The Cost Of Healthcare Data AccessThe Cost Of Healthcare Data Access
Does every healthcare department really need around-the-clock access to every file or image, or could security be tightened?
December 29, 2014
I recently painted a pretty bleak picture of healthcare security, describing the threat IT professionals face when they are responsible for data that is ripe for stealing and selling on the black market. I'm updating my LinkedIn profile to remove all data-related projects as we speak.
But the risk extends well beyond IT. From CIOs, CISOs, and IT VPs to researchers, the finance department, IT systems administrators, brokers, benefit administrators, physician credentialing experts, and HR background checkers -- any of these healthcare professionals could be at risk, too. We all have evolved in our jobs to have access to incredible amounts of valuable data to crunch and find process improvements. It's a tough economy, and data access is crucial to lean initiatives.

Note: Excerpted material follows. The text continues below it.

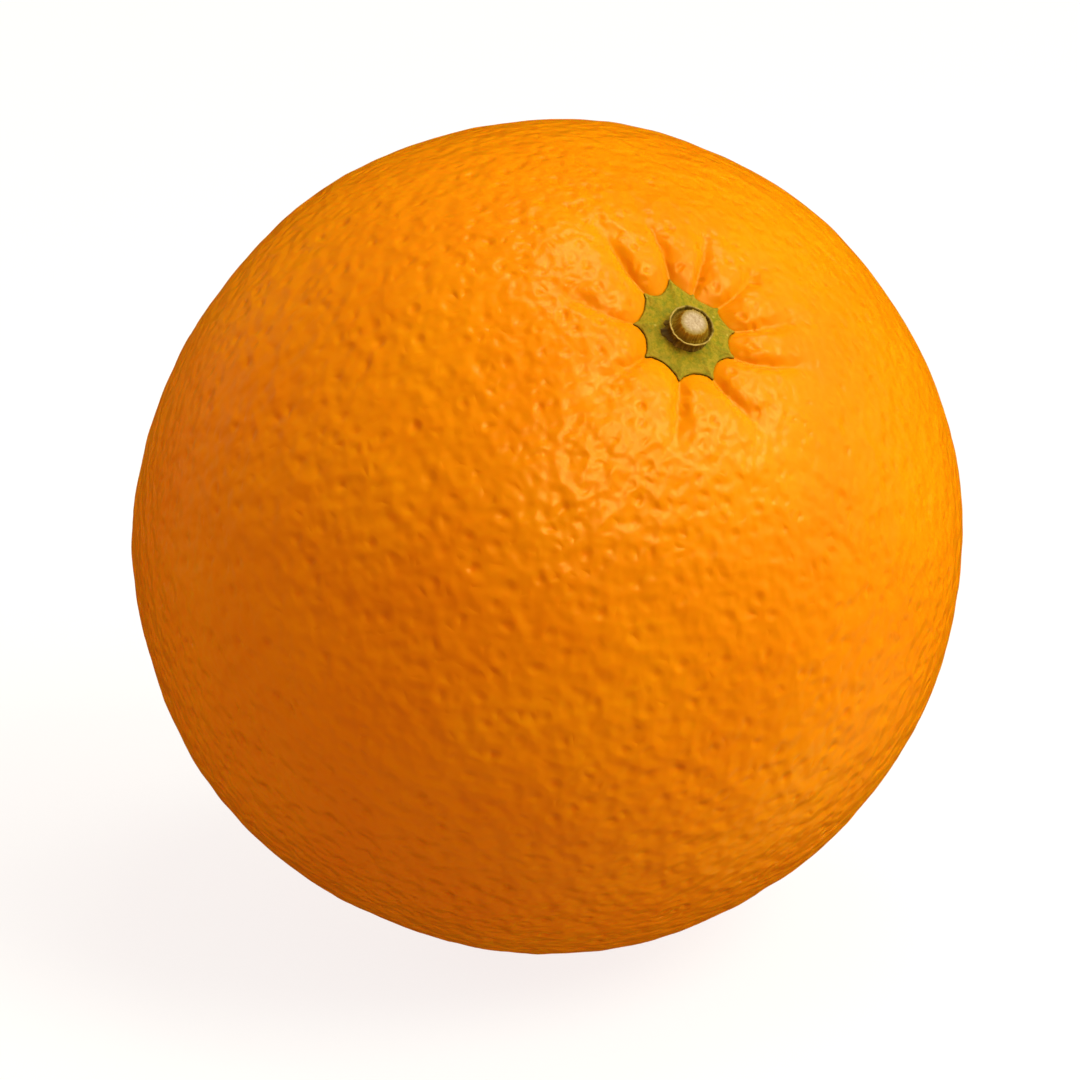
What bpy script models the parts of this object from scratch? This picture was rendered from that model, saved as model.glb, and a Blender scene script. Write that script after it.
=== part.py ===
"""A whole sweet orange with its calyx and a short cut stem, lying on its cheek with the stem up and forward.

Shapes are drawn in millimetres in the stem frame: its origin is the middle of the fruit, +Z runs out along
the stem, and azimuths count anticlockwise round the stem from its downhill side. place() then leans each
piece over and turns it into metres. The world has +Z up and its origin on the table, below the fruit.
"""

from math import cos, exp, hypot, pi, radians, sin, sqrt

import bmesh
import bpy
from mathutils import Matrix, Vector

MM = 0.001
GAP = 0.3  # left between pieces that touch

# The whole fruit
EQUATOR_RADIUS = 40.0
POLE_RADIUS = 41.0
FOOT_RADIUS = 7.5  # of the flat spot that the fruit rests on
LEAN = radians(43.4)  # of the stem from upright
HEADING = radians(-63.0)  # of the stem's lean, in plan from +X

# A softly flattened side and a fuller one: polar angle from the stem, azimuth, breadth (degrees), lift
CHEEKS = [(92, 222, 22, -0.45), (125, 289, 20, 0.3)]

# The stem end: a basin whose middle holds the calyx, with furrows that run out between puffy ridges
BASIN_RADIUS = 15.0
BASIN_DEPTH = 0.75
FURROW_DEPTH = 1.0
FURROW_END = 12.5
SEAT_LEVEL = 38.3
SEAT_RADIUS = 5.0  # on average; the real edge follows the calyx
ROLL_WIDTH = 1.3  # over which a ridge rolls down to the seat

# The points of the calyx, each where a furrow starts: azimuth, azimuth at the furrow's far end,
# reach of the point, reach of the notch after it, and how deep the furrow is from 0 to 1
POINTS = [
    (9, 19, 5.5, 4.3, 1.0),
    (46, 62, 5.2, 4.3, 0.85),
    (78, 85, 5.0, 4.15, 0.45),
    (111, 119, 4.6, 3.8, 0.9),
    (146, 148, 4.1, 4.3, 0.7),
    (174, 178, 5.5, 4.0, 0.3),
    (210, 200, 4.9, 4.05, 0.8),
    (254, 241, 4.85, 4.05, 0.5),
    (294, 293, 5.25, 4.45, 0.65),
    (334, 336, 5.6, 4.65, 1.0),
]

# The blossom end, opposite the stem: a small round scar
SCAR_RADIUS = 3.0
SCAR_DEPTH = 0.4

# The calyx: a thin scalloped plate that rises a little towards the stem
CALYX_BOTTOM = SEAT_LEVEL + GAP
CALYX_EDGE = 0.55  # its thickness
CALYX_RISE = 0.25

# The stem: a collar with an open lip round a cut stub, both a little off the calyx's middle
STEM_OFFSET = Vector((0.5, 0.0, 0.0))
COLLAR_BOTTOM = CALYX_BOTTOM + CALYX_EDGE + CALYX_RISE + GAP
COLLAR_FOOT = 2.35
COLLAR_WAIST = 1.85
COLLAR_LIP = 2.13
COLLAR_WALL = 0.26
COLLAR_HEIGHT = 1.0
CUP_FLOOR = 0.35
STUB_BASE = 1.5
STUB_TOP = 1.3
STUB_RISE = 0.8  # above the collar's lip

# How finely the pieces are cut
STEPS_PER_FURROW = 7
STEM_STEPS = 32
RING_ANGLE = radians(5)


def smooth(x):
    """An even rise from 0 to 1 as x goes from 0 to 1."""
    x = min(max(x, 0.0), 1.0)
    return x * x * (3 - 2 * x)


def between(a, b, t):
    return a + (b - a) * t


def polar(radius, azimuth, z=0.0):
    return Vector((radius * cos(azimuth), radius * sin(azimuth), z))


def furrow_pair(turn):
    """The furrows on either side of a place round the calyx, and how far it is from the first to the second."""
    index = int(turn) % len(POINTS)
    first, second = POINTS[index], POINTS[(index + 1) % len(POINTS)]
    if second[0] < first[0]:
        second = (second[0] + 360, second[1] + 360, *second[2:])
    return first, second, turn - int(turn)


def calyx_reach(turn):
    """The calyx's radius: points joined by hollow scallops."""
    first, second, t = furrow_pair(turn)
    hollow = (first[2] + second[2]) / 2 - first[3]
    return between(first[2], second[2], t) - hollow * 4 * t * (1 - t)


def azimuth_at(turn, radius):
    """Furrows start at the calyx's points and bend as they run outwards."""
    first, second, t = furrow_pair(turn)
    bend = smooth((radius - SEAT_RADIUS) / (FURROW_END - SEAT_RADIUS))
    return radians(between(between(first[0], second[0], t), between(first[1], second[1], t), bend))


def skin_height(radius, turn):
    """The skin's height along the stem at a distance from the stem's axis, inside the basin."""
    edge = calyx_reach(turn) + GAP
    if radius <= edge:
        return SEAT_LEVEL
    first, second, t = furrow_pair(turn)
    hollow = between(first[4], second[4], t) * (1 - sin(pi * t) ** 0.7)
    height = POLE_RADIUS * sqrt(1 - (radius / EQUATOR_RADIUS) ** 2)
    height -= BASIN_DEPTH * (1 - smooth((radius - SEAT_RADIUS) / (BASIN_RADIUS - SEAT_RADIUS)))
    height -= FURROW_DEPTH * hollow * (1 - smooth((radius - SEAT_RADIUS) / (FURROW_END - SEAT_RADIUS)))
    rolled = min((radius - edge) / ROLL_WIDTH, 1.0)
    return between(SEAT_LEVEL, height, sqrt(1 - (1 - rolled) ** 2))


def fruit_profile():
    """Half the fruit's outline, from the stem end to the blossom end, as (radius, height)."""
    crest = SEAT_RADIUS + ROLL_WIDTH
    radii = [0, 0.5 * SEAT_RADIUS, SEAT_RADIUS]
    radii += [SEAT_RADIUS + ROLL_WIDTH * part for part in (0.06, 0.22, 0.45, 0.72)]
    radii += [between(crest, BASIN_RADIUS, step / 6) for step in range(6)]
    points = [(radius, POLE_RADIUS) for radius in radii]
    angle = BASIN_RADIUS / EQUATOR_RADIUS
    while angle < pi - RING_ANGLE / 4:
        points.append((EQUATOR_RADIUS * sin(angle), POLE_RADIUS * cos(angle)))
        angle += RING_ANGLE
    points += [(0.5 * SCAR_RADIUS, -POLE_RADIUS), (0, -POLE_RADIUS)]
    return [(r, z + SCAR_DEPTH * (1 - smooth(r / SCAR_RADIUS)) * (z < 0)) for r, z in points]


def turned(profile, steps):
    """A closed solid of revolution about Z."""
    bm = bmesh.new()
    verts = [bm.verts.new((radius, 0, z)) for radius, z in profile]
    edges = [bm.edges.new(pair) for pair in zip(verts, verts[1:])]
    bmesh.ops.spin(
        bm, geom=verts + edges, cent=(0, 0, 0), axis=(0, 0, 1), angle=2 * pi, steps=steps, use_merge=True
    )
    bmesh.ops.remove_doubles(bm, verts=bm.verts, dist=1e-4)
    bmesh.ops.recalc_face_normals(bm, faces=bm.faces)
    return bm


def press_stem_end(bm):
    """Moves the turned fruit's rings in the basin onto the calyx's edge, the ridges and the furrows."""
    crest = SEAT_RADIUS + ROLL_WIDTH
    for vert in bm.verts:
        x, y, z = vert.co
        radius = hypot(x, y)
        if radius < 1e-6:
            vert.co.z = SEAT_LEVEL if z > 0 else z
            continue
        turn = (Vector((x, y)).angle_signed(Vector((1, 0))) / (2 * pi) * len(POINTS)) % len(POINTS)
        turn = round(turn * STEPS_PER_FURROW) / STEPS_PER_FURROW
        if z > 0 and radius < BASIN_RADIUS - 1e-6:
            edge = calyx_reach(turn) + GAP
            if radius <= SEAT_RADIUS + 1e-6:
                radius *= edge / SEAT_RADIUS
            elif radius < crest:
                radius += edge - SEAT_RADIUS
            else:
                radius = between(edge + ROLL_WIDTH, BASIN_RADIUS, (radius - crest) / (BASIN_RADIUS - crest))
            z = skin_height(radius, turn)
        vert.co = polar(radius, azimuth_at(turn, radius), z)


def swell_cheeks(bm):
    for vert in bm.verts:
        lift = 0.0
        for polar_angle, azimuth, breadth, height in CHEEKS:
            middle = polar(sin(radians(polar_angle)), radians(azimuth), cos(radians(polar_angle)))
            lift += height * exp(-((vert.co.angle(middle) / radians(breadth)) ** 2))
        vert.co += vert.co.normalized() * lift


def make_fruit():
    bm = turned(fruit_profile(), len(POINTS) * STEPS_PER_FURROW)
    press_stem_end(bm)
    swell_cheeks(bm)
    return bm


def make_calyx():
    bm = bmesh.new()
    count = len(POINTS) * STEPS_PER_FURROW
    turns = [step / STEPS_PER_FURROW for step in range(count)]
    outline = [polar(calyx_reach(turn), azimuth_at(turn, 0), CALYX_BOTTOM) for turn in turns]
    face = bm.faces.new([bm.verts.new(point) for point in outline])
    for shrink, rise in ((1.0, CALYX_EDGE), (0.72, 0.6 * CALYX_RISE), (0.6, 0.4 * CALYX_RISE)):
        face = bmesh.ops.extrude_discrete_faces(bm, faces=[face])["faces"][0]
        bmesh.ops.scale(bm, verts=face.verts, vec=(shrink, shrink, 1))
        bmesh.ops.translate(bm, verts=face.verts, vec=(0, 0, rise))
    bmesh.ops.contextual_create(bm, geom=[edge for edge in bm.edges if edge.is_boundary])
    bmesh.ops.recalc_face_normals(bm, faces=bm.faces)
    return bm


def make_collar():
    low, high = COLLAR_BOTTOM, COLLAR_BOTTOM + COLLAR_HEIGHT
    profile = [
        (0, low),
        (COLLAR_FOOT - 0.1, low),
        (COLLAR_FOOT, low + 0.15),
        (COLLAR_WAIST, low + 0.4),
        (COLLAR_WAIST + 0.1, low + 0.65),
        (COLLAR_LIP, high - 0.12),
        (COLLAR_LIP - 0.06, high),
        (COLLAR_LIP - COLLAR_WALL, high - 0.02),
        (STUB_BASE + GAP, low + CUP_FLOOR + 0.1),
        (STUB_BASE, low + CUP_FLOOR),
        (0, low + CUP_FLOOR),
    ]
    bm = turned(profile, STEM_STEPS)
    bmesh.ops.translate(bm, verts=bm.verts, vec=STEM_OFFSET)
    return bm


def make_stub():
    low = COLLAR_BOTTOM + CUP_FLOOR + GAP
    high = COLLAR_BOTTOM + COLLAR_HEIGHT + STUB_RISE
    profile = [
        (0, low),
        (STUB_BASE - 0.1, low),
        (STUB_BASE - 0.02, low + 0.15),
        (between(STUB_BASE, STUB_TOP, 0.6), between(low, high, 0.5)),
        (STUB_TOP, high - 0.2),
        (STUB_TOP - 0.12, high - 0.06),
        (0.5 * STUB_TOP, high),
        (0, high + 0.02),
    ]
    bm = turned(profile, STEM_STEPS)
    bmesh.ops.translate(bm, verts=bm.verts, vec=STEM_OFFSET)
    return bm


def lean_over(bm):
    turn = Matrix.Rotation(HEADING, 4, "Z") @ Matrix.Rotation(LEAN, 4, "Y")
    bmesh.ops.transform(bm, matrix=turn, verts=bm.verts)


def flatten_foot(bm):
    """Cuts the flat spot under the fruit and returns the point of the table below the fruit's middle."""
    lows, highs = ([pick(v.co[axis] for v in bm.verts) for axis in range(3)] for pick in (min, max))
    rise = EQUATOR_RADIUS - sqrt(EQUATOR_RADIUS**2 - FOOT_RADIUS**2)
    table = Vector(((lows[0] + highs[0]) / 2, (lows[1] + highs[1]) / 2, lows[2] + rise))
    everything = bm.verts[:] + bm.edges[:] + bm.faces[:]
    bmesh.ops.bisect_plane(bm, geom=everything, plane_co=table, plane_no=(0, 0, 1), clear_inner=True)
    bmesh.ops.contextual_create(bm, geom=[edge for edge in bm.edges if edge.is_boundary])
    bmesh.ops.recalc_face_normals(bm, faces=bm.faces)
    return table


def place(bm, name, material, table):
    """Stands the piece on the table, in metres, as an object of its own."""
    bmesh.ops.translate(bm, verts=bm.verts, vec=-table)
    bmesh.ops.scale(bm, verts=bm.verts, vec=(MM, MM, MM))
    mesh = bpy.data.meshes.new(name)
    bm.to_mesh(mesh)
    bm.free()
    mesh.shade_smooth()
    mesh.set_sharp_from_angle(angle=radians(40))
    mesh.materials.append(material)
    obj = bpy.data.objects.new(name, mesh)
    bpy.context.scene.collection.objects.link(obj)
    return obj


def skin_of(name, colour, roughness):
    material = bpy.data.materials.new(name)
    material.use_nodes = True
    shader = material.node_tree.nodes["Principled BSDF"]
    shader.inputs["Base Color"].default_value = (*colour, 1)
    shader.inputs["Roughness"].default_value = roughness
    shader.inputs["Metallic"].default_value = 0.0
    return material


def main():
    for obj in list(bpy.data.objects):
        bpy.data.objects.remove(obj)
    pieces = [
        ("fruit", make_fruit(), skin_of("waxy_orange_rind", (0.9, 0.19, 0.004), 0.42)),
        ("calyx", make_calyx(), skin_of("green_calyx", (0.36, 0.32, 0.03), 0.6)),
        ("stem_collar", make_collar(), skin_of("dry_stem_bark", (0.3, 0.2, 0.05), 0.7)),
        ("stem_stub", make_stub(), skin_of("cut_stem_wood", (0.68, 0.52, 0.28), 0.7)),
    ]
    for _, bm, _ in pieces:
        lean_over(bm)
    table = flatten_foot(pieces[0][1])
    for name, bm, material in pieces:
        place(bm, name, material, table)


main()
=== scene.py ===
# %% [markdown]
# # A fresh orange on a pale table
#
# One whole sweet orange lies on its cheek, with its stem end turned up and forward. The engineering model
# gives a plain solid for each of its four pieces: the fruit, the calyx, the collar round the stem, and the
# cut stub. This lesson builds the visible pieces in their places and gives each one its finish.
#
# The frame comes first, because every piece takes its place from it.

# %% Load the frame
from math import cos, pi, radians, sin

import bmesh
import bpy
import numpy as np
from mathutils import Matrix, Vector, noise


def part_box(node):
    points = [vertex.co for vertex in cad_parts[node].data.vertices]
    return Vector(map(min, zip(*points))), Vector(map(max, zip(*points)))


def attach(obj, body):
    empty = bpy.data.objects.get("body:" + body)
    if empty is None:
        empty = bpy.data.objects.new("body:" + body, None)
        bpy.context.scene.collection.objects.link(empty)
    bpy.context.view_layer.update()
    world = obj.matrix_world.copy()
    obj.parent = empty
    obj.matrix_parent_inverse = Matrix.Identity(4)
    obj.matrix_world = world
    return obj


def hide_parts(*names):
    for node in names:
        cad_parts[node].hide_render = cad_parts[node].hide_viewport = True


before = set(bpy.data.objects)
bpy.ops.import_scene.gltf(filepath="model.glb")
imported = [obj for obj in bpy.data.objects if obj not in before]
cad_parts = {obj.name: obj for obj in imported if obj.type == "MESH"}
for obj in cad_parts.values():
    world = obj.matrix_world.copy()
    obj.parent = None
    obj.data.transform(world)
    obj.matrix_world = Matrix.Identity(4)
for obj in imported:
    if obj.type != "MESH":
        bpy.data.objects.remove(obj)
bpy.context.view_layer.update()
print("nodes:", ", ".join(sorted(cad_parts)))

# %% [markdown]
# ## Two frames
#
# A fruit is drawn most easily round its own stem, so shapes are made in the stem frame: millimetres, its
# origin in the middle of the fruit, +Z out along the stem, azimuths anticlockwise from the stem's downhill
# side. One matrix then leans each piece over and stands it on the table, in metres. The lean is a fact of
# how the fruit lies. The place is read from the fruit's box, whose top and middle the rind has to share.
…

How to keep this data -- and the people who handle it -- safe? We need to look at things from a different perspective. Has our emphasis on anytime, anywhere access and distributed data analysis resulted in a physical security threat to our workforce? Are there business functions where the risks outweigh the benefits and we could roll back a bit?
[Does your business follow least-privilege practices? Read 2014: The Year of Privilege Vulnerabilities.]
National security industries have secrets to keep and, with a few notable exceptions, have done a pretty good job of making sure large-scale breaches of their data don't occur. These breaches mostly involve insiders, though -- a different discussion. These industries also don't provide remote access from the Internet to their secure networks. They require that data analysis and access activities occur onsite.
They classify and categorize data that can be shared on their public networks, and they do not allow certain classifications of data (i.e., secret or top secret) to be placed on that network. They maintain an air gap between the types of data that would cause some harm if breached and data that could cause great harm. They require two-person controls for many administrative functions, so that it takes collusion to compromise sensitive information.
Reading this might already be alarming some business leaders out there. Some clinicians might argue that better shielded data could hurt patients. But wait, hear me out. I'm not proposing a SIPRNet for healthcare. I'm suggesting that first we must assess whether the efficiency of anywhere, anytime access to data is worth the risk of harm to our organizations and even to us personally, should armed assailants target us. Curbing remote access to data that isn't needed remotely is a great first step.
Second, I'd like to call for new information delivery technologies capable of differentiating between internal and external access, and behaving accordingly so that large quantities of data can't be accessed from outside our protected networks.
It might mean CFOs have to wait until business hours to request a revenue summary from analysts. But let's still create tools that make a single x-ray at a time accessible to on-call radiologists, so they can diagnose from home a patient waiting in emergency.
Regardless of what future technology looks like, I challenge all of us to consider how much we really need anywhere, anytime data access. Before password mugging becomes a plague, let's agree it's important to invest some thought -- and maybe a formal business review -- of current remote data access policies that create opportunities for criminals.